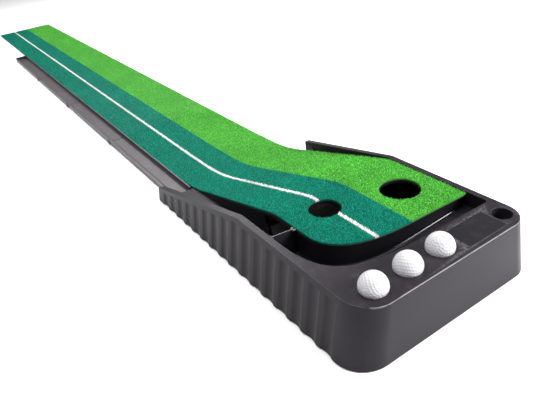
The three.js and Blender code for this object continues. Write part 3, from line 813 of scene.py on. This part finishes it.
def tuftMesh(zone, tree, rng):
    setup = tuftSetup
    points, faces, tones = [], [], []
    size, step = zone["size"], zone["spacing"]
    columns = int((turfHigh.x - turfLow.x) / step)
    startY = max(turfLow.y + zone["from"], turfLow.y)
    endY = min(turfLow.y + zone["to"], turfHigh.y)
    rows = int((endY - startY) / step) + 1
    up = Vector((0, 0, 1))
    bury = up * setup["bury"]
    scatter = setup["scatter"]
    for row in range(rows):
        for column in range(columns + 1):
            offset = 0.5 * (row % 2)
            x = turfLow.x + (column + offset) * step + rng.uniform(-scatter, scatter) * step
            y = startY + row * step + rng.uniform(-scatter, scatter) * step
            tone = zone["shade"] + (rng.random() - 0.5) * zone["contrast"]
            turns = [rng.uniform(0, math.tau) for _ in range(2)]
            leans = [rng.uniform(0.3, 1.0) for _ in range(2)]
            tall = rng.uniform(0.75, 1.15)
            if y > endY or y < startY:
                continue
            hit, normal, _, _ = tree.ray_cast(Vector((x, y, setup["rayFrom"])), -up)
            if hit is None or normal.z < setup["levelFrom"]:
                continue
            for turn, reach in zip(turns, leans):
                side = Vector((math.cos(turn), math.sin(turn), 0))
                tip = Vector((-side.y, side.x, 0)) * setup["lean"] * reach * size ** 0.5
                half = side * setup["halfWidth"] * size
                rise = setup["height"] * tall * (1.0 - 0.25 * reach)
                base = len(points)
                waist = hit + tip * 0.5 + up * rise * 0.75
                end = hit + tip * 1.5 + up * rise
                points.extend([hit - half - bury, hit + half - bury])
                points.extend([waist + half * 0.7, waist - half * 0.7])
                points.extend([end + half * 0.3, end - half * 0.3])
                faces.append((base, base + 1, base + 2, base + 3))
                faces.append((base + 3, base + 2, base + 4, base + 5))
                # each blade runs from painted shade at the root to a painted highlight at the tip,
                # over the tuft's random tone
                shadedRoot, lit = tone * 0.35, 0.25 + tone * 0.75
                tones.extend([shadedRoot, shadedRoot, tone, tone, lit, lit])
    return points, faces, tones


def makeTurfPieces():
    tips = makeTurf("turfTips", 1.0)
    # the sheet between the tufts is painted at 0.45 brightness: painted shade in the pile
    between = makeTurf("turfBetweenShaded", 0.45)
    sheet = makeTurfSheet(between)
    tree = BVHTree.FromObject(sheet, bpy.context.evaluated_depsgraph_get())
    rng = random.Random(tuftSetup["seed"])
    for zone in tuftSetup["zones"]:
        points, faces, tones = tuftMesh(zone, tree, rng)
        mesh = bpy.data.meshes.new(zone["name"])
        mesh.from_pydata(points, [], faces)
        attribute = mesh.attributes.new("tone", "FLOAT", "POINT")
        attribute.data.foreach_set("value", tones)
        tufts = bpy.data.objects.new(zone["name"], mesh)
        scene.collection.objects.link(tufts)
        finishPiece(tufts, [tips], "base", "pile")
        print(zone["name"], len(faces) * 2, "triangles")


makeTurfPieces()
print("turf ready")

# [Stated exercise]
Produce an exact copy of the whole listing.

# [Result of this exercise]
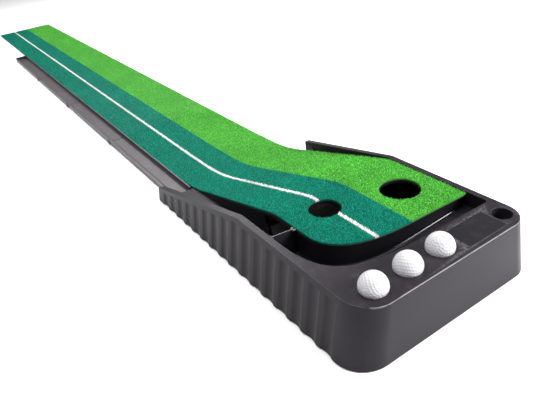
The three.js and Blender code for this object continues. Write part 3, from line 813 of scene.py on. This part finishes it.
def tuftMesh(zone, tree, rng):
    setup = tuftSetup
    points, faces, tones = [], [], []
    size, step = zone["size"], zone["spacing"]
    columns = int((turfHigh.x - turfLow.x) / step)
    startY = max(turfLow.y + zone["from"], turfLow.y)
    endY = min(turfLow.y + zone["to"], turfHigh.y)
    rows = int((endY - startY) / step) + 1
    up = Vector((0, 0, 1))
    bury = up * setup["bury"]
    scatter = setup["scatter"]
    for row in range(rows):
        for column in range(columns + 1):
            offset = 0.5 * (row % 2)
            x = turfLow.x + (column + offset) * step + rng.uniform(-scatter, scatter) * step
            y = startY + row * step + rng.uniform(-scatter, scatter) * step
            tone = zone["shade"] + (rng.random() - 0.5) * zone["contrast"]
            turns = [rng.uniform(0, math.tau) for _ in range(2)]
            leans = [rng.uniform(0.3, 1.0) for _ in range(2)]
            tall = rng.uniform(0.75, 1.15)
            if y > endY or y < startY:
                continue
            hit, normal, _, _ = tree.ray_cast(Vector((x, y, setup["rayFrom"])), -up)
            if hit is None or normal.z < setup["levelFrom"]:
                continue
            for turn, reach in zip(turns, leans):
                side = Vector((math.cos(turn), math.sin(turn), 0))
                tip = Vector((-side.y, side.x, 0)) * setup["lean"] * reach * size ** 0.5
                half = side * setup["halfWidth"] * size
                rise = setup["height"] * tall * (1.0 - 0.25 * reach)
                base = len(points)
                waist = hit + tip * 0.5 + up * rise * 0.75
                end = hit + tip * 1.5 + up * rise
                points.extend([hit - half - bury, hit + half - bury])
                points.extend([waist + half * 0.7, waist - half * 0.7])
                points.extend([end + half * 0.3, end - half * 0.3])
                faces.append((base, base + 1, base + 2, base + 3))
                faces.append((base + 3, base + 2, base + 4, base + 5))
                # each blade runs from painted shade at the root to a painted highlight at the tip,
                # over the tuft's random tone
                shadedRoot, lit = tone * 0.35, 0.25 + tone * 0.75
                tones.extend([shadedRoot, shadedRoot, tone, tone, lit, lit])
    return points, faces, tones


def makeTurfPieces():
    tips = makeTurf("turfTips", 1.0)
    # the sheet between the tufts is painted at 0.45 brightness: painted shade in the pile
    between = makeTurf("turfBetweenShaded", 0.45)
    sheet = makeTurfSheet(between)
    tree = BVHTree.FromObject(sheet, bpy.context.evaluated_depsgraph_get())
    rng = random.Random(tuftSetup["seed"])
    for zone in tuftSetup["zones"]:
        points, faces, tones = tuftMesh(zone, tree, rng)
        mesh = bpy.data.meshes.new(zone["name"])
        mesh.from_pydata(points, [], faces)
        attribute = mesh.attributes.new("tone", "FLOAT", "POINT")
        attribute.data.foreach_set("value", tones)
        tufts = bpy.data.objects.new(zone["name"], mesh)
        scene.collection.objects.link(tufts)
        finishPiece(tufts, [tips], "base", "pile")
        print(zone["name"], len(faces) * 2, "triangles")


makeTurfPieces()
print("turf ready")